Immediately following deprivation, the monkeys showed equal preference for human and monkey faces. By contrast, a group of control monkeys who had not been deprived of face exposure showed a preference for monkey faces. This finding suggests that at the very least, the orthodox hard-wired face perception account is wrong, since the monkeys should then prefer monkey faces even without previous exposure to them.

In the paired-comparison procedure, the control monkeys could discriminate between monkey faces but not human faces. By contrast, the face-deprived monkeys could discriminate between both human and monkey faces. This suggests the possibility of perceptual narrowing (the Wikipedia article on it that I just linked is probably the worst I’ve read – if you know this stuff, please fix it!), that is, a tendency for infants to lose their ability to discriminate between categories which are not distinguished in their environment. The classic example occurs in speech sounds, where infants can initially discriminate phoneme boundaries (e.g., the difference between /bah/ and /pah/ in English) that aren’t used in their own language, although this ability is lost relatively early on in the absence of exposure to those boundaries (Aslin et al, 1981). But if this is what happens, surely the face-deprived monkeys should lose their ability to discriminate non-exposed faces, after exposure to faces of the other species?

Indeed, this is what Sugita (2008) found. When monkeys were tested after one month of exposure to either monkey or human faces, they now preferred the face type that they had been exposed to over the other face type and non-face objects. Likewise, they could now only discriminate between faces from the category they had been exposed to.
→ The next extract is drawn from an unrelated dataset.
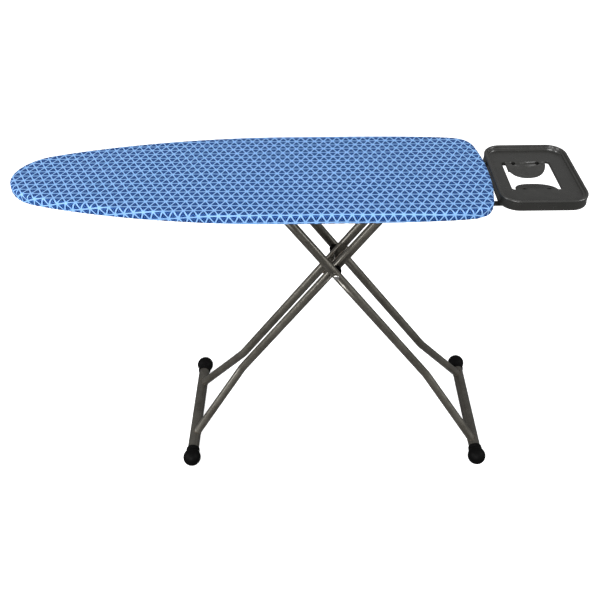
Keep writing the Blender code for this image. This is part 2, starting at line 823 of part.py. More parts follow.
def sleeve(name, inner, outer, low, high, side, at, finish, pivot):
    """A plain ring round a rod, from one distance off the middle to another."""
    ring = turned(name, ring_profile(inner, outer, low, high), side, sides=20, loop=True)
    ring.location.x = at
    place(ring, finish, pivot)


def cross_bridge(pivot):
    """The channel welded between the twin inner tubes where the legs cross."""
    half = INNER_Y - TUBE_RADIUS - GAP
    deep = 0.011
    wall = 0.0015
    section = [
        (-half, -deep),
        (-half, deep),
        (half, deep),
        (half, -deep),
        (half - wall, -deep),
        (half - wall, deep - wall),
        (wall - half, deep - wall),
        (wall - half, -deep),
    ]
    bridge = extruded("cross_bridge", section, 0.092)
    bridge.data.transform(Matrix(((0, 0, 1, 0), (1, 0, 0, 0), (0, 1, 0, 0), (0, 0, 0, 1))))
    bridge.location.x = LINK
    hole = cylinder("bridge_hole", ROD_HOLE_RADIUS, (LINK, -0.03, 0), (LINK, 0.03, 0))
    combine(bridge, hide_cutter(hole, pivot))
    place(bridge, "painted_steel", pivot)


def headed_rod(name, reach, head_radius, at, pivot):
    """A rivet-like rod along Y with a low domed head at each end."""
    profile = [
        (0, reach + 0.0035),
        (head_radius * 0.6, reach + 0.0029),
        (head_radius, reach + 0.0012),
        (head_radius, reach),
        (ROD_RADIUS, reach),
    ]
    profile += [(r, -h) for r, h in reversed(profile)]
    rod = turned(name, profile, sides=16)
    rod.location.x = at
    place(rod, "bare_steel", pivot)


def inner_leg():
    """The narrow pair of legs, hinged on the fixed rod near the tail."""
    pivot = leg_pivot("inner_leg_pivot", HINGE_X, TOP_AXLE_Z, math.pi - LEG_ANGLE)
    leg("inner", INNER_Y, pivot, 0, LINK)
    cross_bridge(pivot)
    between = INNER_Y - TUBE_RADIUS - GAP
    size = (ROD_HOLE_RADIUS, SLEEVE_RADIUS)
    sleeve("hinge_sleeve_middle", *size, -between, between, 1, 0, "black_plastic", pivot)
    outside = INNER_Y + TUBE_RADIUS + GAP
    rail = RAIL_Y - RAIL_STEEL / 2 - GAP
    for name, side in ENDS.items():
        sleeve(f"hinge_sleeve_{name}", *size, outside, rail, side, 0, "black_plastic", pivot)


def outer_leg():
    """The wide pair of legs, pinned to the inner pair; its top axle slides in the rails."""
    pivot = leg_pivot("outer_leg_pivot", CROSS_X, CROSS_Z, LEG_ANGLE)
    leg("outer", OUTER_Y, pivot, -LINK, 0)
    outside = OUTER_Y + TUBE_RADIUS + GAP
    rail = RAIL_Y - RAIL_STEEL / 2 - GAP
    reach = RAIL_Y + 0.006
    ends = [(-LINK, -reach, 0), (-LINK, reach, 0)]
    place(cylinder("slide_axle", ROD_RADIUS, *ends), "bare_steel", pivot)
    for name, side in ENDS.items():
        size = (ROD_HOLE_RADIUS, WASHER_RADIUS)
        sleeve(f"slide_washer_{name}", *size, outside, rail, side, -LINK, "black_plastic", pivot)
        nut = push_nut(f"slide_nut_{name}", side)
        nut.location.x = -LINK
        place(nut, "bare_steel", pivot)
        low = INNER_Y + TUBE_RADIUS + GAP
        high = OUTER_Y - TUBE_RADIUS - GAP
        size = (ROD_HOLE_RADIUS, SPACER_RADIUS)
        sleeve(f"cross_spacer_{name}", *size, low, high, side, 0, "black_plastic", pivot)
    headed_rod("cross_pivot_rod", outside, RIVET_HEAD_RADIUS, 0, pivot)


def rack():
    """The height rack with its release rod and grip, on its own pivot."""
    pivot = leg_pivot("height_rack_pivot", RACK_PIN_X, RACK_PIN_Z, 0)
    height_rack(pivot)


ironing_cover()
foam_pad()
mesh_top()
rim_frame()
cross_strips()
slide_rails()
hinge_rod()
rack_bracket()
rack_pin()
rack_spring()
iron_rest_arms()
iron_rest_tray()
tray_screws()
rack()
inner_leg()
outer_leg()
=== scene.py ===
"""Folding ironing board: the finished look of every piece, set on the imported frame.

X runs along the board from nose (-) to iron rest (+), Y across it, and Z up, in metres.
"""

import math

import bmesh
import bpy
import numpy as np
from mathutils import Matrix, Vector
from mathutils.geometry import interpolate_bezier


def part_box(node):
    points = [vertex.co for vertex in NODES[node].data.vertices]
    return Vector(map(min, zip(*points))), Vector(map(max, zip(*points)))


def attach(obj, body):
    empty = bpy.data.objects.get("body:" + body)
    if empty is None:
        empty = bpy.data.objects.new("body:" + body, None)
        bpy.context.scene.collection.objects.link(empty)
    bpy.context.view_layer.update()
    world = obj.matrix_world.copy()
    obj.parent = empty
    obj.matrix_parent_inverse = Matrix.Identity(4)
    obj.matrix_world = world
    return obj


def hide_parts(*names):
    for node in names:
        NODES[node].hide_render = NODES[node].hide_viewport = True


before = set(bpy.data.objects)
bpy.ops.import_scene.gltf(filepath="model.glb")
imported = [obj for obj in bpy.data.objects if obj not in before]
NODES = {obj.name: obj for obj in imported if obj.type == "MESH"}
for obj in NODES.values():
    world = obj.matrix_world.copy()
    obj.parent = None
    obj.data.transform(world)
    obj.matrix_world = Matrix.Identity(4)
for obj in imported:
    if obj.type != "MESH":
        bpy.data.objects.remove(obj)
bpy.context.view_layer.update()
ENDS = {"front": -1, "rear": 1}

# Board and cover
BOARD_LENGTH = 1.200
BOARD_TOP = 0.914
NOSE_X = -0.710
SPINE_START = 0.20
SPINE_END = BOARD_LENGTH - 0.18
COVER_DEPTH = 0.025
COVER_BOTTOM = BOARD_TOP - COVER_DEPTH
COVER_LIP = 0.026
ROLL = 0.011
ROLL_DROP = 0.0085
SIDE_TOP = COVER_DEPTH - ROLL_DROP
HEM_BEND = 0.004
HEM_BEND_HEIGHT = 0.0045
SWELL = 0.000175
GAP_UNDER_TOP = 0.0002
CLOTH = 0.0008
CASING = 0.0022
SIDE_WAVE = 0.0004
SIDE_GATHER = 0.0003
SIDE_GATHER_AT_CORNERS = 0.0006
HEM_DROP = 0.0004
HEM_DROP_AT_CORNERS = 0.0013
HEM_SEAM_DROP = 0.0009
PAD_TOP = 0.9120
PAD_BOTTOM = 0.9062
PAD_UNDER_EDGE = 0.010
PAD_TOP_EDGE = 0.0125
LATTICE_Z = 0.90540
PRINT_SIDE = 0.0238
PRINT_LINE_Y = -0.1880

# Scissor legs
CROSS_X = 0.1113
CROSS_Z = 0.6385
LEG_ANGLE = math.radians(54.27)
BAR_Z = 0.026
TOP_AXLE_Z = 0.864
TUBE_RADIUS = 0.0125
TUBE_WALL = 0.0012
TUBE_OVERRUN = 0.018
OUTER_Y = 0.0659
INNER_Y = 0.0318
BEND_AT = 0.480
BEND_RADIUS = 0.060
FLARE = 0.078
ROD_RADIUS = 0.004
ROD_HOLE_RADIUS = 0.0043
SLEEVE_RADIUS = 0.007
WASHER_RADIUS = 0.009
SPACER_RADIUS = 0.015
WELD_RISE = 0.0006
BRIDGE_HALF_LENGTH = 0.046
BRIDGE_WELD_HALF_LENGTH = 0.044
GAP = 0.0003
LINK = (TOP_AXLE_Z - CROSS_Z) / math.sin(LEG_ANGLE)
LOWER_LEG = (CROSS_Z - BAR_Z) / math.sin(LEG_ANGLE)
HINGE_X = CROSS_X + LINK * math.cos(LEG_ANGLE)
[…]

Sugita (2008) didn’t stop there. The monkeys were now placed in a general monkey population for a year, where they had plenty of exposure to both monkey and human faces. Even after a year of this, the results were essentially identical as immediately following the month of face experience. This implies that once the monkeys had been tuned to one face type, that developmental door was shut, and no re-tuning occurred. Note that in this case, one month of exposure to one type trumped one year of exposure to both types, which shows that as far as face recognition goes, what comes first seems to matter more than what you get the most of.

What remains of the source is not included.